##### Stored rows

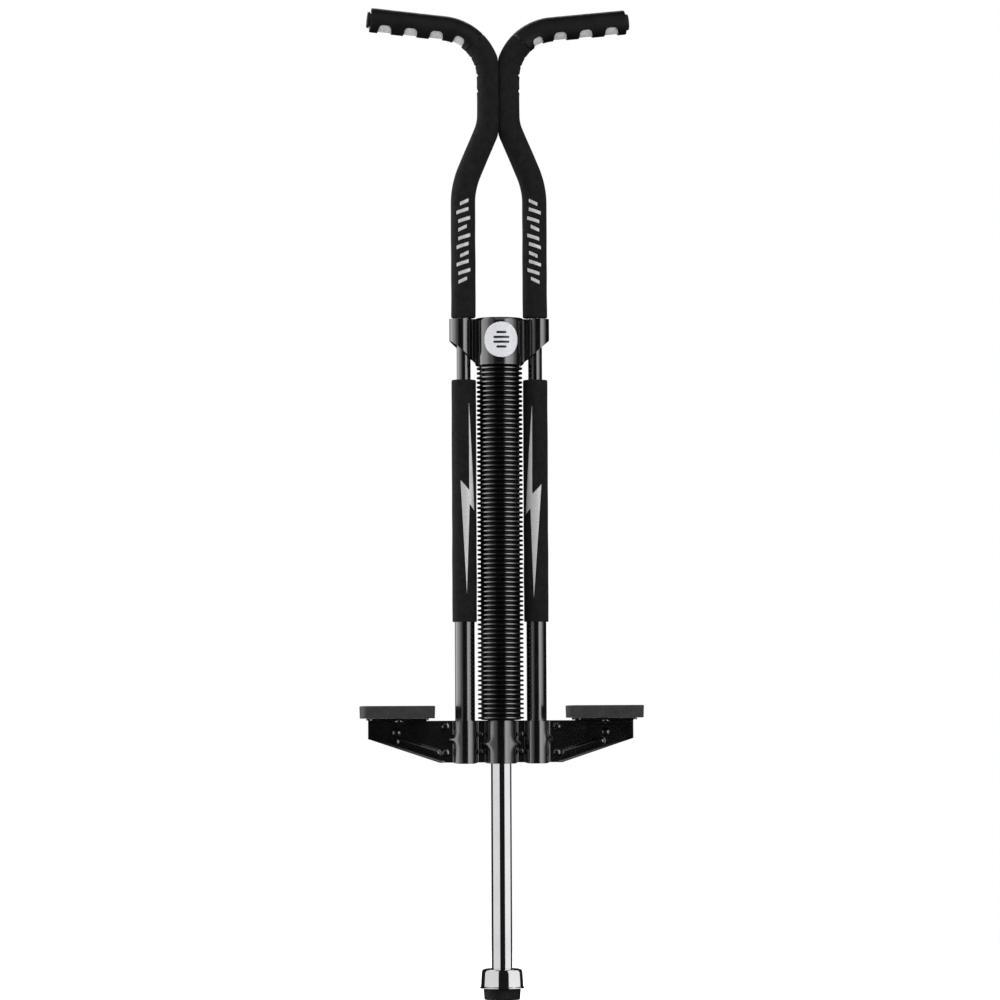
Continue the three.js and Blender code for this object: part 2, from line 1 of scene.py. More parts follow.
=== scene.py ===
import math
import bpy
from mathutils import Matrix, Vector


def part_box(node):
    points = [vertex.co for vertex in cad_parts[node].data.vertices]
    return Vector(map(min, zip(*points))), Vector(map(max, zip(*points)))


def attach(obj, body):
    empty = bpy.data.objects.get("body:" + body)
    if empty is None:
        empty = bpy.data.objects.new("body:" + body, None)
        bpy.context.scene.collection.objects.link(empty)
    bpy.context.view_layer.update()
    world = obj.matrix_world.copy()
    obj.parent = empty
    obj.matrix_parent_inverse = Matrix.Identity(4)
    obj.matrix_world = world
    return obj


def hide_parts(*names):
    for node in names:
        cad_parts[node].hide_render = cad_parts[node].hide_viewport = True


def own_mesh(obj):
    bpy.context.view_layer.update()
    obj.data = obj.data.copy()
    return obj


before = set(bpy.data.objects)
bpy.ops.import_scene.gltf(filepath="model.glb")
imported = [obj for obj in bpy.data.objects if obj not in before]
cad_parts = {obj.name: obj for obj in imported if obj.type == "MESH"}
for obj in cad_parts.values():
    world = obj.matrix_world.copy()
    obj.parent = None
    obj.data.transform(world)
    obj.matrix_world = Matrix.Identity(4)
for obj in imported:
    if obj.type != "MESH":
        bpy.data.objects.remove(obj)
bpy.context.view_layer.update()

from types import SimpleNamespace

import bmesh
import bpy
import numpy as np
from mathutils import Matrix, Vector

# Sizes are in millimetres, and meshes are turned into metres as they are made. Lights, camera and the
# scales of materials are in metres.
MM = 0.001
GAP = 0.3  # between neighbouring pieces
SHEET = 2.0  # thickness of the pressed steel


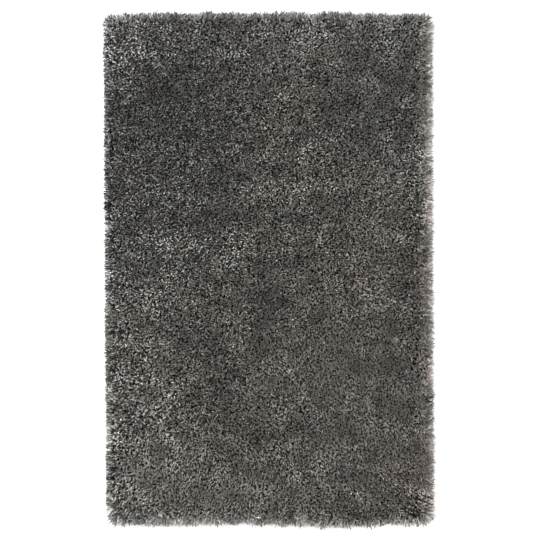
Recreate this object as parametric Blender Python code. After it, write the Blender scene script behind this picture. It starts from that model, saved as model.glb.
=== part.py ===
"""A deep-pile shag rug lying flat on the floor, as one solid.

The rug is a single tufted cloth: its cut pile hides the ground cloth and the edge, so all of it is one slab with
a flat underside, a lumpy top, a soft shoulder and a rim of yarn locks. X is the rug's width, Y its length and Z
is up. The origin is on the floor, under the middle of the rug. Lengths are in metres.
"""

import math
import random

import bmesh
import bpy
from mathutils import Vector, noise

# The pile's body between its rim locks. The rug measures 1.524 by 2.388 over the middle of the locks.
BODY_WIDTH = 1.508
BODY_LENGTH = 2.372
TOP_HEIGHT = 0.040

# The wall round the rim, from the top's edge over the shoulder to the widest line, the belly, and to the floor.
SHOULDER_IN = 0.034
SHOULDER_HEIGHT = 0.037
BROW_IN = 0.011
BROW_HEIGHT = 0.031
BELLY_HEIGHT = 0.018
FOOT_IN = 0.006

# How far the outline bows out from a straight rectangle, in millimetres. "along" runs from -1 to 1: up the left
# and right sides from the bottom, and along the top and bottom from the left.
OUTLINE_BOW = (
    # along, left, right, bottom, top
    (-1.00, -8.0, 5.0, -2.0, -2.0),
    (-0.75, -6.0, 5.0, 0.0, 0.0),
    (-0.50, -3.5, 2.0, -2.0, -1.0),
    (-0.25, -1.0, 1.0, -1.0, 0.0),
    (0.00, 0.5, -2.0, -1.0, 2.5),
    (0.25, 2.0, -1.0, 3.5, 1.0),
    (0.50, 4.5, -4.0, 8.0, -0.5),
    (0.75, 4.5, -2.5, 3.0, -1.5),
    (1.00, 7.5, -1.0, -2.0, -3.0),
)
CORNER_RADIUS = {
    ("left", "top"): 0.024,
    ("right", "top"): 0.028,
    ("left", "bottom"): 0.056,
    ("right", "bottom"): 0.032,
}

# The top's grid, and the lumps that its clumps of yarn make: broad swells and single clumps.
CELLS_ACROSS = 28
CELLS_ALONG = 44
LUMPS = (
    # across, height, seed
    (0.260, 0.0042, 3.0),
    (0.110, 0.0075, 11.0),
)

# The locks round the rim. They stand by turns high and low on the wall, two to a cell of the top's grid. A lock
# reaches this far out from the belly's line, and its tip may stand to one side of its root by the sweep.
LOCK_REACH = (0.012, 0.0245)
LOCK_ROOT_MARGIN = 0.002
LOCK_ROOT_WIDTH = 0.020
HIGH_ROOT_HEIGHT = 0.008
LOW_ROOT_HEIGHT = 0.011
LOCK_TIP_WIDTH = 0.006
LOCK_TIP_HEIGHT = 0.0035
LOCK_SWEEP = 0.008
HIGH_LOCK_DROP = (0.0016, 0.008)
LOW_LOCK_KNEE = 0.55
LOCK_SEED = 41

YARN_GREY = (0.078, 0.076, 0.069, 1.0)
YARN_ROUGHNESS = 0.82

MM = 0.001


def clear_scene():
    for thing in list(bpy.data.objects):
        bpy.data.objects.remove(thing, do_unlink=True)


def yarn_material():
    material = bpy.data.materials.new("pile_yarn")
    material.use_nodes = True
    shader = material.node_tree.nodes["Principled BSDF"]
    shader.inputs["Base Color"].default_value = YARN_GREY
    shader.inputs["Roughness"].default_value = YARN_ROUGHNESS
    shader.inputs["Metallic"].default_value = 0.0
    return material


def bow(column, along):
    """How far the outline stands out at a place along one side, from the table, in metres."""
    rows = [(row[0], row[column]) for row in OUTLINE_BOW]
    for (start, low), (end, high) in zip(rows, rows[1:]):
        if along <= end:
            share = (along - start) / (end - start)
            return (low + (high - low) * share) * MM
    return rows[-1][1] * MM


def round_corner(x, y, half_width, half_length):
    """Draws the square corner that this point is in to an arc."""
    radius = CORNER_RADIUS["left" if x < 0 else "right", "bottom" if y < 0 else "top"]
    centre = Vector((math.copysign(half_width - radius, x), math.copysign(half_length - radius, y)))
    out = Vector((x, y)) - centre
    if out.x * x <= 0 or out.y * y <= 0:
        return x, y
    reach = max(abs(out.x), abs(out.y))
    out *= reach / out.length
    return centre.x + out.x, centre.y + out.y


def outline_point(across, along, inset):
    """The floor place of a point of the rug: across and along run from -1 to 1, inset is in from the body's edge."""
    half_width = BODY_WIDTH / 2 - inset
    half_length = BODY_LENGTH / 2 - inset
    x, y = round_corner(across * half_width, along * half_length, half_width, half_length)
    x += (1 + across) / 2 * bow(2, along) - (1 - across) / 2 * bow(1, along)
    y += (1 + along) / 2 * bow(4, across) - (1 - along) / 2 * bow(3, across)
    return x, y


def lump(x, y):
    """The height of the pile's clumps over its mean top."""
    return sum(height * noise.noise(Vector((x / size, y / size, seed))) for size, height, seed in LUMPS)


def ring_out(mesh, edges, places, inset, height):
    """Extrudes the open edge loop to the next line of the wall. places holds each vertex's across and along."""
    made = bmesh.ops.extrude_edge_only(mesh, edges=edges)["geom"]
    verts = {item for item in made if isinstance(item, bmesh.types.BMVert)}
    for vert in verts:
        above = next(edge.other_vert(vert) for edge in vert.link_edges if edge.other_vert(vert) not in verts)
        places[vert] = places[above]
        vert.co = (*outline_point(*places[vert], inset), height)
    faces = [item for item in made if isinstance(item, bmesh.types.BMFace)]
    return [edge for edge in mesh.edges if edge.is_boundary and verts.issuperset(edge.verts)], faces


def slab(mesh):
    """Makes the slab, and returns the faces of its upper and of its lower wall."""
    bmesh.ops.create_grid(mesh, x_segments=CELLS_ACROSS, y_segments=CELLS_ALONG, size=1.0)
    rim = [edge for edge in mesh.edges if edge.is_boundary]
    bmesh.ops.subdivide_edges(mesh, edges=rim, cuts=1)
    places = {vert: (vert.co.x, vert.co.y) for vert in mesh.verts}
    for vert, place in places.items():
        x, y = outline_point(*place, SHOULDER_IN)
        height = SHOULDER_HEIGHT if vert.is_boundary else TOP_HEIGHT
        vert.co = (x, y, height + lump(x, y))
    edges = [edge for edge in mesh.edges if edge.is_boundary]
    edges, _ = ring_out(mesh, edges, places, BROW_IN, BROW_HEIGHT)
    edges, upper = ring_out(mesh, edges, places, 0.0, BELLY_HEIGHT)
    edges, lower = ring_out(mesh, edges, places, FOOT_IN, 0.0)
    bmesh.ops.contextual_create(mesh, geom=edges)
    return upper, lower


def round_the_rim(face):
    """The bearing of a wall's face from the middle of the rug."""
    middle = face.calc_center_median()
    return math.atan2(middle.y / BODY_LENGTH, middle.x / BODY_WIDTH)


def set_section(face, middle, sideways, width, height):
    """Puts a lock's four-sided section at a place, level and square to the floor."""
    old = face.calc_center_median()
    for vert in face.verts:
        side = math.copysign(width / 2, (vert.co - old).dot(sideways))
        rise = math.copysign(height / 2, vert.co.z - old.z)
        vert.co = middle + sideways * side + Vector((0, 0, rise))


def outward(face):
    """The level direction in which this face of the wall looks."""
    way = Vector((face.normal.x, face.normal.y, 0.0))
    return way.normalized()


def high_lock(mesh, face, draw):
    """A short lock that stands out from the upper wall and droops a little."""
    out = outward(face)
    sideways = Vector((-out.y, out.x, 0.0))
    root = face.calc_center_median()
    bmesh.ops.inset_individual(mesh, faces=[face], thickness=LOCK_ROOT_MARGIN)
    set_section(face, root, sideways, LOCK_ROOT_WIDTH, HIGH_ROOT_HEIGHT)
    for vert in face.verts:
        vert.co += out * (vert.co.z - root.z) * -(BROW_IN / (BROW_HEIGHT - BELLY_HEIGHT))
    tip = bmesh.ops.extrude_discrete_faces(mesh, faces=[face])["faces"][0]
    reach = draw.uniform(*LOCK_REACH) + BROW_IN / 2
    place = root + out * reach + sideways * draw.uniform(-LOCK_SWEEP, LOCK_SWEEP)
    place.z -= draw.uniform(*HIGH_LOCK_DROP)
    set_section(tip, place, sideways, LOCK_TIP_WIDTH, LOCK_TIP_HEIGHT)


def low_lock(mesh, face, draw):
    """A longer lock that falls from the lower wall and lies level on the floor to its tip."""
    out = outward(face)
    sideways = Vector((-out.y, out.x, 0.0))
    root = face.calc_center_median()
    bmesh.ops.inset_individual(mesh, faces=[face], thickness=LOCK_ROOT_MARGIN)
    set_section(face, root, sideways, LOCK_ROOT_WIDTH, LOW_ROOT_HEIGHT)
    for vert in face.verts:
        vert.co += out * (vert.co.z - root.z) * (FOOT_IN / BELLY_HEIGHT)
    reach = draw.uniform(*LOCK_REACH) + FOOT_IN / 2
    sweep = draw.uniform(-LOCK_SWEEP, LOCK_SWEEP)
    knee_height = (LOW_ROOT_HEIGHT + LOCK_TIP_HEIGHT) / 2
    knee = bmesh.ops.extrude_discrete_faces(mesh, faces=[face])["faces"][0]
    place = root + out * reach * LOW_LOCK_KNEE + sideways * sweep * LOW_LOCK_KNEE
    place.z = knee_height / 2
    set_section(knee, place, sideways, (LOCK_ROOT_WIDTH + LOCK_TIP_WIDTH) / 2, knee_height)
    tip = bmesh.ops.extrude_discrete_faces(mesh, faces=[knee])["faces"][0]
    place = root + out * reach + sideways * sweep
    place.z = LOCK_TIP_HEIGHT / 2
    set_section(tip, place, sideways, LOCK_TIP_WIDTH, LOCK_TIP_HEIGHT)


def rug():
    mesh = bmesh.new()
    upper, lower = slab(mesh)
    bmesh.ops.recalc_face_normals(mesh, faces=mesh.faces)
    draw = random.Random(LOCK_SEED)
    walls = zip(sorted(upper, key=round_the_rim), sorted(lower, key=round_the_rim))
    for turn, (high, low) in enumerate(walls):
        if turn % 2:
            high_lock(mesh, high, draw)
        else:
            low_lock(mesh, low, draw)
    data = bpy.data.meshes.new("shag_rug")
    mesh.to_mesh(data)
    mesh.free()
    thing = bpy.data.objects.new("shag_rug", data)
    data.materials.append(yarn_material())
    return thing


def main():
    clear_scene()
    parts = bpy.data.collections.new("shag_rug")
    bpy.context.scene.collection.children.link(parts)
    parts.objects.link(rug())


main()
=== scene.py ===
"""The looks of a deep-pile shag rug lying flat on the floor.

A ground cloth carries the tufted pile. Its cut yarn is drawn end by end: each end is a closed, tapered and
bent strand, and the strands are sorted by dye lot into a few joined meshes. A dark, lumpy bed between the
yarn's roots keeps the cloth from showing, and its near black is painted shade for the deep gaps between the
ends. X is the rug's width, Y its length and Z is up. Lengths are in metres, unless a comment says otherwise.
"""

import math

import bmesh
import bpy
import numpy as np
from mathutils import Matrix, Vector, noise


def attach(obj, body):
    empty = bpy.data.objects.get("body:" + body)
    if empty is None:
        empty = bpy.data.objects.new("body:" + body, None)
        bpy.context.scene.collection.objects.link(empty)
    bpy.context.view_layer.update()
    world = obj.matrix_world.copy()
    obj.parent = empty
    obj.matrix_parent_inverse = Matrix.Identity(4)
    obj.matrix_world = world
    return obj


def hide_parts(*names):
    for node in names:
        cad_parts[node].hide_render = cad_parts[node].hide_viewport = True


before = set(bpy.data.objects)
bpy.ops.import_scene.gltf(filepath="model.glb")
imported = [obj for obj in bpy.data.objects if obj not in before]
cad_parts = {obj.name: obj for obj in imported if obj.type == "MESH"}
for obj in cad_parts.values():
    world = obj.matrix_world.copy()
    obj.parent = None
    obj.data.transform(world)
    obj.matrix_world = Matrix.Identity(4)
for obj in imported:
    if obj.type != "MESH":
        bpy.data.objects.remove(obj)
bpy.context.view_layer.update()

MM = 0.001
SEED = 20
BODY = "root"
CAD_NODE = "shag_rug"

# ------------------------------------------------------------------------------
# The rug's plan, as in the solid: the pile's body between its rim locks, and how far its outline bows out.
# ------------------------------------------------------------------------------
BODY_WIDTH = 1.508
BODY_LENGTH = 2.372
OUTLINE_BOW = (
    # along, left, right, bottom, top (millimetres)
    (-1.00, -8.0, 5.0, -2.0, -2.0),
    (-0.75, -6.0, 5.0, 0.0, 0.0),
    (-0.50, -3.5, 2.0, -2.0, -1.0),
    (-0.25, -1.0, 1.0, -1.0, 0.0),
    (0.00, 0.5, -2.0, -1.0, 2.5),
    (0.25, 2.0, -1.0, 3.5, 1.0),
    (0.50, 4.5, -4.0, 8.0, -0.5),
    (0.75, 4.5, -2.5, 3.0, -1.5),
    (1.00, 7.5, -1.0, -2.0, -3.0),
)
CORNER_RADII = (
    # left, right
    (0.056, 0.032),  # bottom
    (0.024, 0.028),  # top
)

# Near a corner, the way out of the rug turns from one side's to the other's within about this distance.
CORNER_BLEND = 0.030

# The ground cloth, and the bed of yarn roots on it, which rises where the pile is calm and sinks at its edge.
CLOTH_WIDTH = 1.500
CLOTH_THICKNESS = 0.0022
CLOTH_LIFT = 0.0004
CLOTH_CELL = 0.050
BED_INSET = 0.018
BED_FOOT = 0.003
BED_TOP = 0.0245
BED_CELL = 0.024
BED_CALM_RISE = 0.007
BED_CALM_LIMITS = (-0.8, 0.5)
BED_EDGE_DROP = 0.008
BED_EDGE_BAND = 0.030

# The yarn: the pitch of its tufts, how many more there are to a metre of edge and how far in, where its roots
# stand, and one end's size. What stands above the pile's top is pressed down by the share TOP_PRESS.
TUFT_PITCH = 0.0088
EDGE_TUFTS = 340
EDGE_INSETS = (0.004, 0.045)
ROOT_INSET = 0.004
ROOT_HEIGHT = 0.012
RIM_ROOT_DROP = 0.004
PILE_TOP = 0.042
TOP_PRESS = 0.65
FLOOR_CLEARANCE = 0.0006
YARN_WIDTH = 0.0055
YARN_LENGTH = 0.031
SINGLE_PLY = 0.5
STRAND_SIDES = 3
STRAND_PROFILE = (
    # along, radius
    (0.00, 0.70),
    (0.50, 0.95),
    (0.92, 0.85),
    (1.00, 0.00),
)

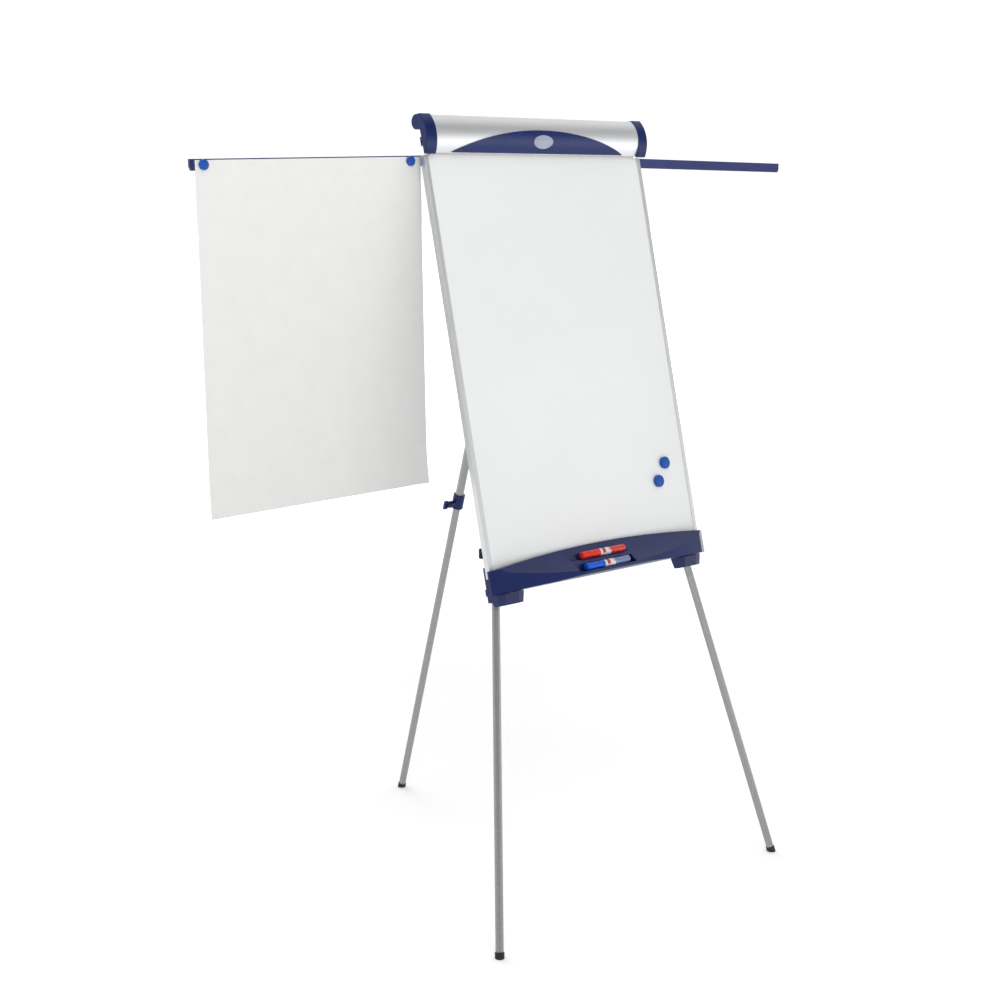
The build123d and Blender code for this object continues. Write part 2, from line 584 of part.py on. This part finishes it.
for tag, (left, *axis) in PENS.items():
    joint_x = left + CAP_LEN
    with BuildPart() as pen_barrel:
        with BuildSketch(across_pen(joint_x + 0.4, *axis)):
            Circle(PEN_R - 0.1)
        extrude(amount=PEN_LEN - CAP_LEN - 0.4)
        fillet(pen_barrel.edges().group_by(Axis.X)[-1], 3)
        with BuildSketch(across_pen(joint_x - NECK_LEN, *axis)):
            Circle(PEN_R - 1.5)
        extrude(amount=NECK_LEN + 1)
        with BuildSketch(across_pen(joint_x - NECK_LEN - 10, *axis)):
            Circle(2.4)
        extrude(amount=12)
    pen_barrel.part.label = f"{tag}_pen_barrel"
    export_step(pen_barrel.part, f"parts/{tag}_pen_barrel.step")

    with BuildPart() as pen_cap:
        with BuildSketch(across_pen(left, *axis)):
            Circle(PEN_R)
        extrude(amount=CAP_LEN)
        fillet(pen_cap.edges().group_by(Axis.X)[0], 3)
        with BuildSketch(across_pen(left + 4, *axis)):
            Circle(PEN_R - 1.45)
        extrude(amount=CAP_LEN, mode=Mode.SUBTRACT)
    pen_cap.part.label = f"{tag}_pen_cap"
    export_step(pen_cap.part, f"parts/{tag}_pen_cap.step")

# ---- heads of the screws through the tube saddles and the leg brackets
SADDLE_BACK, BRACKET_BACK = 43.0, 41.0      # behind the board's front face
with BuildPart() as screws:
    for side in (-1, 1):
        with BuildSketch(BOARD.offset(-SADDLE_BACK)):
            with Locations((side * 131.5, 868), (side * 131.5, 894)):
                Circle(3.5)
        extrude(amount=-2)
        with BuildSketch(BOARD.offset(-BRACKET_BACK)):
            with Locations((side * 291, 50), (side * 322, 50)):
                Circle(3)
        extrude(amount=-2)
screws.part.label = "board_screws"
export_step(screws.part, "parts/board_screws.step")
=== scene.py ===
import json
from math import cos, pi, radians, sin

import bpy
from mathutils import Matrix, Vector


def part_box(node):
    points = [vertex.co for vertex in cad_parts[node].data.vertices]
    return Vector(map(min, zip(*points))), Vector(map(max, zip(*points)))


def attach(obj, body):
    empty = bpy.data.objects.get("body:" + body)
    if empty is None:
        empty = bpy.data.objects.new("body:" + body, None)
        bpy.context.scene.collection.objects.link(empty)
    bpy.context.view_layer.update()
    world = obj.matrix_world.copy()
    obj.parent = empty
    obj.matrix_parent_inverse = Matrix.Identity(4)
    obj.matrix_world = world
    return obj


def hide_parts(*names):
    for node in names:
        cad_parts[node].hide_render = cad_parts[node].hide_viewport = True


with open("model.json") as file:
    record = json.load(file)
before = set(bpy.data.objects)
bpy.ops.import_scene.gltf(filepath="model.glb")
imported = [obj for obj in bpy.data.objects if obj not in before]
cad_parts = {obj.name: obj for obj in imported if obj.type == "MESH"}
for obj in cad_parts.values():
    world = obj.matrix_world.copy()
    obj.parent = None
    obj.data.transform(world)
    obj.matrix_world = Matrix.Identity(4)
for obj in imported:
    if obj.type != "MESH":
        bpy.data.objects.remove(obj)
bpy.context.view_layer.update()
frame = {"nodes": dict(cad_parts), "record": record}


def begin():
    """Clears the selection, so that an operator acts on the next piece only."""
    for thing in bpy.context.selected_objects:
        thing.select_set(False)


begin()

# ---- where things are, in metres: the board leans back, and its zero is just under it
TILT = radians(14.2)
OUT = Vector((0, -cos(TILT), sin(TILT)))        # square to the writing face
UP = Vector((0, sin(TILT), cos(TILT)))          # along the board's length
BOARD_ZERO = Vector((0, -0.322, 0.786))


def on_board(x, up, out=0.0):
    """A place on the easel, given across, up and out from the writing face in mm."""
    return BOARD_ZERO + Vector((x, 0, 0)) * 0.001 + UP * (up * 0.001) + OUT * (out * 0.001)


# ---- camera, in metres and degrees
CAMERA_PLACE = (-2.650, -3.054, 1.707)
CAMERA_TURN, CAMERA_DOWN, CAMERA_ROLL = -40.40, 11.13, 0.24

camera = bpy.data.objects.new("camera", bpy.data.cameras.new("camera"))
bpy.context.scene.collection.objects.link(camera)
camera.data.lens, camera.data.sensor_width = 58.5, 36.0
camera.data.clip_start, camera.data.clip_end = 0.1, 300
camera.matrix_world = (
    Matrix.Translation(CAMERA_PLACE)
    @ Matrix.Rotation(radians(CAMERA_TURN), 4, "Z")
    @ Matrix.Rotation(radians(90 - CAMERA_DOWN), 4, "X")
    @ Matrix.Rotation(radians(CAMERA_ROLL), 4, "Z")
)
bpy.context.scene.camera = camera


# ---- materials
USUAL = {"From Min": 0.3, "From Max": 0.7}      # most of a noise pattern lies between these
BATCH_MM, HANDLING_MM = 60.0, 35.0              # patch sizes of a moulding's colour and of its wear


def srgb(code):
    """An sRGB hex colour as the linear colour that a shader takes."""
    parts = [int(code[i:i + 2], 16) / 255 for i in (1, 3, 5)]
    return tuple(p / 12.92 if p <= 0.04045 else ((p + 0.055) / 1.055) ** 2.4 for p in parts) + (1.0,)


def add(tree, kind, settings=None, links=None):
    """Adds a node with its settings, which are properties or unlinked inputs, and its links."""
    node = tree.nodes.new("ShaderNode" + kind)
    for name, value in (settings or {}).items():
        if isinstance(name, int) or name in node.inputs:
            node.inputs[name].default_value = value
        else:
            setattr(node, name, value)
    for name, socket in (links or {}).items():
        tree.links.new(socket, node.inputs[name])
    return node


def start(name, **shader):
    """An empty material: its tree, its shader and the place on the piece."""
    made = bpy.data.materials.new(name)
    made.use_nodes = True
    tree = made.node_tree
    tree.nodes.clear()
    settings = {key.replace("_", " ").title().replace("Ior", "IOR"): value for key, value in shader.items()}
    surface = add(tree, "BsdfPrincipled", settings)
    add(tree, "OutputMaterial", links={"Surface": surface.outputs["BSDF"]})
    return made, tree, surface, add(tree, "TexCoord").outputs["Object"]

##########

## [Directive]
Find the word "record" in the data and copy out each line where it turns up.

## [Answer for the task]
    record = json.load(file)
frame = {"nodes": dict(cad_parts), "record": record}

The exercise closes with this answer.